LIGUE DES CHAMPIONS - Se rendre à Naples dans le cadre du journalisme sportif, c’est être confronté à une réalité déroutante mais attachante. Alors que se profile le match crucial entre le club italien et le PSG en C1, plongée au cœur de la capitale de la Campanie.

L'extérieur du San Paolo, le stade de Naples

Crédit: Getty Images

Rendez-vous chez la deuxième force de la Serie A, puisque chiffres en mains, c’est bien le rang qu'occupe le Napoli sur les cinq dernières saisons de championnat.
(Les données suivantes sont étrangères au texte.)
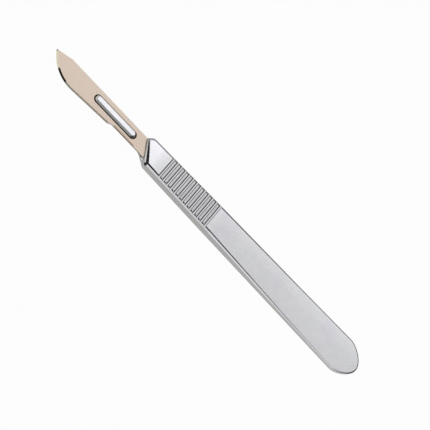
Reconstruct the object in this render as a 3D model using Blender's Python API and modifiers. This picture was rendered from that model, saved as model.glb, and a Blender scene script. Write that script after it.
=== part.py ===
"""Scalpel: a flat reusable handle with a detachable curved blade seated on its bayonet fitting.

Units are metres and +Z is up. The handle is one forged and machined piece: a flat body with
chamfered edges and finger grooves on both faces, a slanted shoulder, and a thin tang that
carries an undercut rail. The blade is one pressed and ground strip whose slot drops over the
rail. The pieces are drawn about the handle's middle plane, with x = 0 where the shoulder meets
the axis, +X towards the tip and +Y towards the cutting edge. At the end the whole scalpel is
laid down as it rests on a table, with its origin under the middle of its box.
"""

from math import atan2, ceil, cos, pi, radians, sin, sqrt, tan

import bmesh
import bpy
from mathutils import Matrix, Vector
from mathutils.geometry import interpolate_bezier

# Handle body
BODY_LENGTH = 0.0991            # shoulder to rear end, on the axis
SHOULDER_WIDTH = 0.00892        # width at the shoulder
END_WIDTH = 0.0126              # width where the rounded end begins
END_ROUND = 0.0078              # length of the rounded end
END_SIDE_PULL = 0.40            # fullness of the rounded end beside its sides
END_NOSE_PULL = 0.49            # and beside its nose
GRIP_THICKNESS = 0.0042
KNEE_HEIGHT = 0.00108           # upper face over the middle plane, at the taper's knee
END_THICKNESS = 0.00175
TAPER_START = 0.0319            # behind the shoulder, where the body starts to thin
TAPER_KNEE = 0.0709             # where the upper face turns to slope less
EDGE_CHAMFER = 0.00078          # at the grip, and it thins out with the body
EDGE_BREAK = 0.00022            # small flat on each side of the chamfer

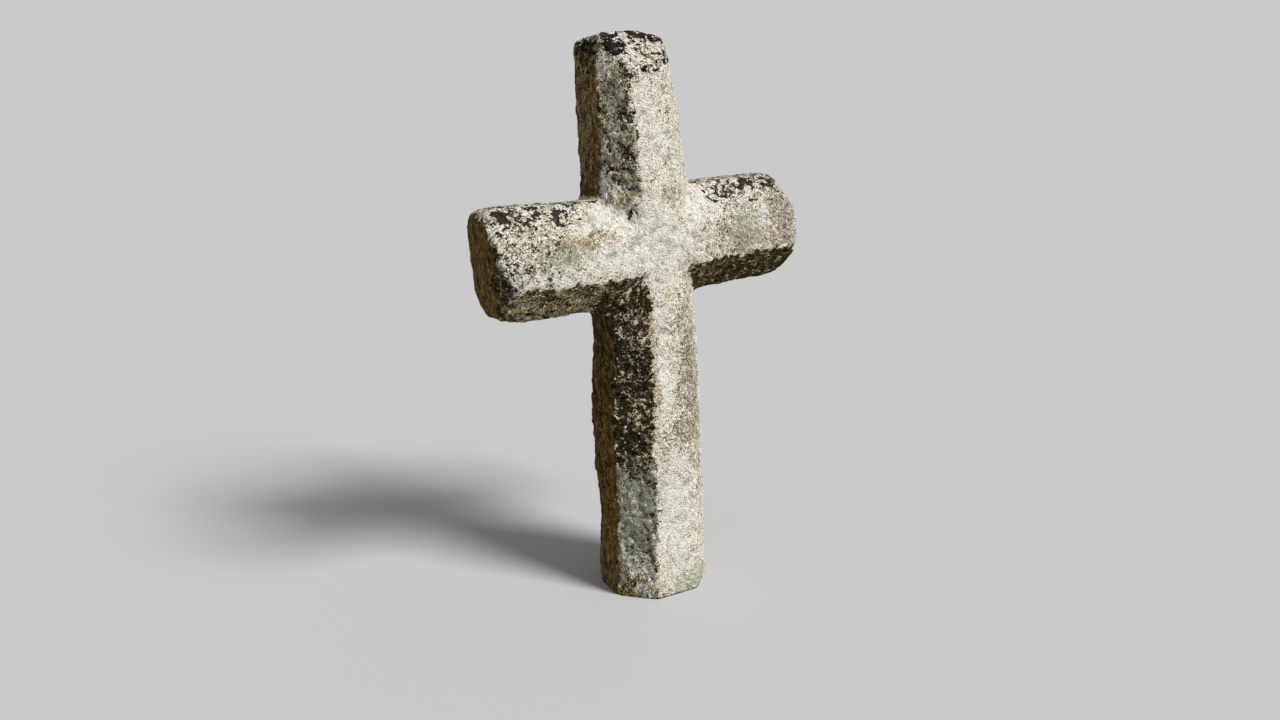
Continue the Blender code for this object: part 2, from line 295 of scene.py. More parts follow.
# heights and depths in mm, each for noise of 1
HOLLOW_DEPTH, LUMP_HEIGHT, GRAIN_HEIGHT, PIT_DEPTH, FLAKE_DEPTH = 3.0, 3.0, 2.4, 2.6, 4.0
CORNER_LOSS, BELLY, PINCH = 2.0, 6.5, 5.0
SKIN = 1.9                # laid on everywhere, for what the rounds of wear took off
FRONT_ROUGH, CHAMFER_ROUGH = 0.68, 0.62     # share everywhere, and what the left chamfers add
MARGIN = 0.2 * MM         # the stone stays this far inside the solid's box
FOOT = 4 * MM             # below this height the relief fades out towards the flat underside

coarse = FRONT_ROUGH + CHAMFER_ROUGH * rise(between(left, front), 0.5, 0.85)
hollows = swell(80 * MM, 3.1, 2)
lumps = swell(26 * MM, 11.7, 2)
grains = swell(12 * MM, 23.9)
fallen = pits(15 * MM, 0.40, 5.3)
flakes = rise(swell(30 * MM, 41.3, 2), 0.0, 0.35) * np.clip(arris, 0, 1)
rough = LUMP_HEIGHT * lumps + GRAIN_HEIGHT * grains - PIT_DEPTH * fallen
crown_corner = rise(z, 1.43, 1.49) * rise(x, 0.03, 0.10)
shaft_side = rise(left, 0.6, 0.9) * (x > -0.2)
belly = BELLY * ring(0.50, 0.09) - PINCH * ring(0.69, 0.03)
relief = (HOLLOW_DEPTH * hollows + coarse * rough - FLAKE_DEPTH * flakes
          - CORNER_LOSS * crown_corner + shaft_side * belly + SKIN) * MM
relief[bottom] = 0
relief *= rise(place[:, 2], 0, FOOT)
worn = place + CRISP * (sharp - place) + normal * relief[:, None]
worn = np.clip(worn, np.array(cad_box[0]) + MARGIN, np.array(cad_box[1]) - MARGIN)
worn[bottom, 2] = 0
netted.vertices.foreach_set("co", worn.astype(np.float32).ravel())
netted.update()
cross.data.shade_smooth()
print("relief from", (relief.min() / MM).round(1), "to", (relief.max() / MM).round(1), "mm")

# %% [markdown]
# ## Where each crust grows
# A lichen is a patch with a ragged rim, so each kind gets a cover value at every point: 1 where
# it has closed up, about a half where it is broken into islands, and below 0 where there is none.
# The material breaks the rims up finely later. The covers follow the way the faces look and how
# high they are, and the patches that the picture shows clearly are set one by one, in metres on the
# cross itself. No rim follows a straight line, so the places and the normals are first shaken.

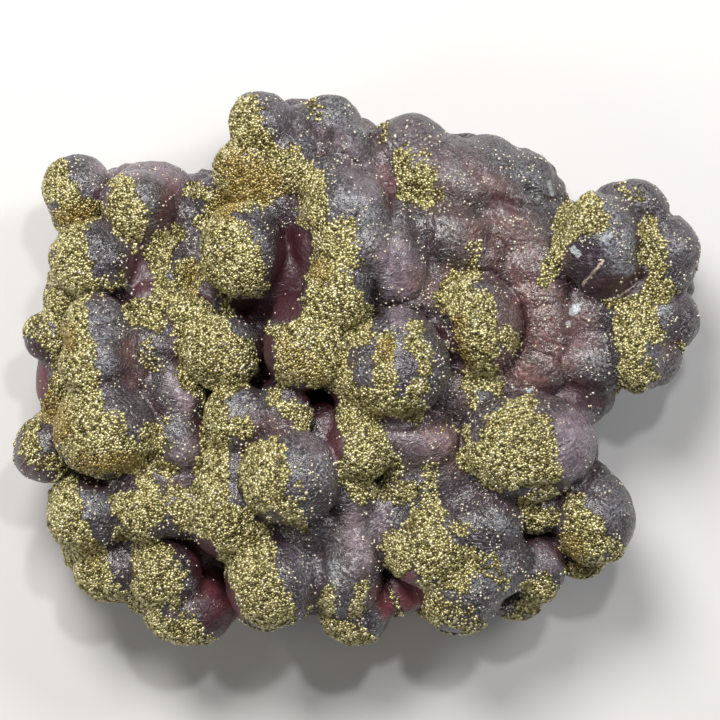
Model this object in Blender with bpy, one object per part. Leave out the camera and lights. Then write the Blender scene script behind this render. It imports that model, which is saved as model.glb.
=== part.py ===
"""Botryoidal fluorite specimen: one grown-together mass of grape-like bulbs.

It lies on the flat cut where it was taken off its rock, display face up.
+X runs to the right of the display face, +Y to its top, +Z out of it.
The origin is the middle of the bounding box at the height of the flat cut.
"""
import math

import bmesh
import bpy
from mathutils import Matrix, Vector

MM = 0.001

# Driving dimensions, in metres
SPECIMEN_WIDTH = 0.173
SPECIMEN_DEPTH = 0.140
STEM_SHARE = 0.72
STEM_FOOT_HEIGHT = 0.012
STEM_LEAN = 0.10
BEAD_DROP = 1.3
BEAD_LOWEST = 0.010
BEAD_SIDESTEP = 0.0016
BEAD_GROWTH = (0.94, 1.04, 0.88)
FLANK_COUNT = 26
FLANK_LOW = 0.001
FLANK_HIGH = 0.026
FLANK_INSET = 0.0025
FLANK_RADIUS = (0.0055, 0.0085)
GOLDEN_TURN = 2.39996
VOXEL_SIZE = 0.0018
SMOOTH_PASSES = 2
SMOOTH_FACTOR = 0.5
TARGET_TRIANGLES = 8600
CUT_DEPTH = 0.060
BULB_DETAIL = 3
BEAD_DETAIL = 2
STEM_SIDES = 14

# Each bulb in millimetres: centre x, y and z, half width along X, half width along Y
LEFT_BULBS = [
    (-70.5, 46.0, 36, 8.3, 8.3),
    (-71.5, 40.0, 34, 6.0, 6.0),
    (-55.0, 41.3, 43, 8.8, 8.8),
    (-54.0, 33.3, 40, 5.5, 6.0),
    (-52.5, 41.5, 29, 11.5, 11.3),
    (-45.8, 45.0, 29, 5.5, 6.0),
    (-66.5, 28.3, 44, 10.3, 9.7),
    (-57.0, 24.0, 38, 6.0, 6.0),
    (-72.5, 18.3, 34, 7.0, 7.0),
    (-52.0, 17.0, 42, 5.5, 5.5),
    (-42.5, 13.3, 43, 6.3, 6.3),
    (-48.3, 26.5, 38, 6.0, 6.0),
    (-41.5, 39.0, 34, 5.0, 5.0),
    (-35.8, 44.0, 38, 5.0, 5.0),
    (-38.3, 30.3, 34, 7.0, 7.0),
    (-47.0, 21.8, 40, 4.5, 4.5),
    (-65.3, 10.8, 47, 8.3, 8.3),
    (-65.8, 1.5, 50, 8.5, 8.5),
    (-78.0, 8.3, 34, 6.0, 6.0),
    (-75.0, -3.0, 29, 7.0, 8.5),
    (-63.3, -14.5, 48, 12.3, 12.0),
    (-79.0, -20.0, 34, 8.0, 8.0),
    (-45.3, -17.3, 43, 8.0, 8.0),
    (-50.5, 6.5, 43, 6.5, 6.5),
    (-46.5, -5.5, 40, 8.5, 9.5),
    (-34.0, 4.8, 48, 9.8, 9.2),
    (-68.0, -35.8, 38, 10.4, 10.0),
    (-58.3, -28.5, 40, 4.5, 4.5),
    (-62.8, -50.0, 32, 8.5, 8.5),
    (-53.0, -34.3, 43, 8.0, 8.0),
    (-44.0, -34.3, 43, 7.0, 7.5),
    (-48.3, -51.0, 38, 8.8, 8.8),
    (-42.8, -60.3, 31, 11.8, 9.4),
    (-32.5, -35.3, 47, 10.0, 12.0),
]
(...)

Étant établi à Milan, et malgré mon statut de correspondant sportif, je n’ai l’occasion de m’y rendre que trop rarement. La première en 2009 pour un séjour de vacances très, trop, touristique. Les deux suivantes, déjà cette année, pour le travail, mais brièvement. Cette fois j’y suis pour trois jours, l’occasion d’enfin vivre une ville inclassable et qui déteint forcément sur le club local.

Pizza, caffé et "pezzotto"

Une demi-heure me suffit pour assister à une grande partie des clichés sur Naples. A savoir le trajet de l’aéroport à l’hôtel. Sortie de "gate", je tombe sur un restaurant/pizzeria et une vitrine de panini XXL à bon prix avec une omelette de pâtes alléchante. Le sandwich fourré à la mozzarella est pour moi.
Le taxi est un inconditionnel du Napoli, le clignotant est facultatif, tout comme sa ceinture, il utilise d’ailleurs un "pezzotto", soit la partie métallique découpée et enclenchée afin d’empêcher l’alarme de sonner. Génie. La conduite se fait au klaxon sur des routes bourrées de nids-de-poule et un défilé de voitures en double file. Direction le quartier de la gare où péripatéticiennes au kilométrage élevé exercent en pleine journée.
Une autre voiture pile, son chauffeur sort la tête de la fenêtre et siffle une passante aux cheveux charbons, elles sont charmantes et nombreuses. Vifs échanges en patois entre deux conducteurs de scooters sans casque. Je descends, règle évidemment en cash, parcours cent mètres à pied, suffisant pour que des extracommunautaires m’alpaguent discrètement pour me refourguer je ne sais quoi, j’imagine que ce ne sont pas des dragibus.
Au coin de la rue, une échoppe vend des maillots dont celui d'Higuain au Milan. Etonnant. Je m’arrête à un bar, déguster un café, fort et bon, ou plutôt bon car fort. "Quant'è ?'' 0,80 €. J’en sors, j’enjambe les poubelles, touche finale d’une toile confuse, à l’opposé de mes standards de milanais d’adoption, mais qui n’est pas pour de me déplaire. On est loin des cartes postales, tant mieux, ce n’est pas ce que j’étais venu chercher, il y a Google Images pour ça.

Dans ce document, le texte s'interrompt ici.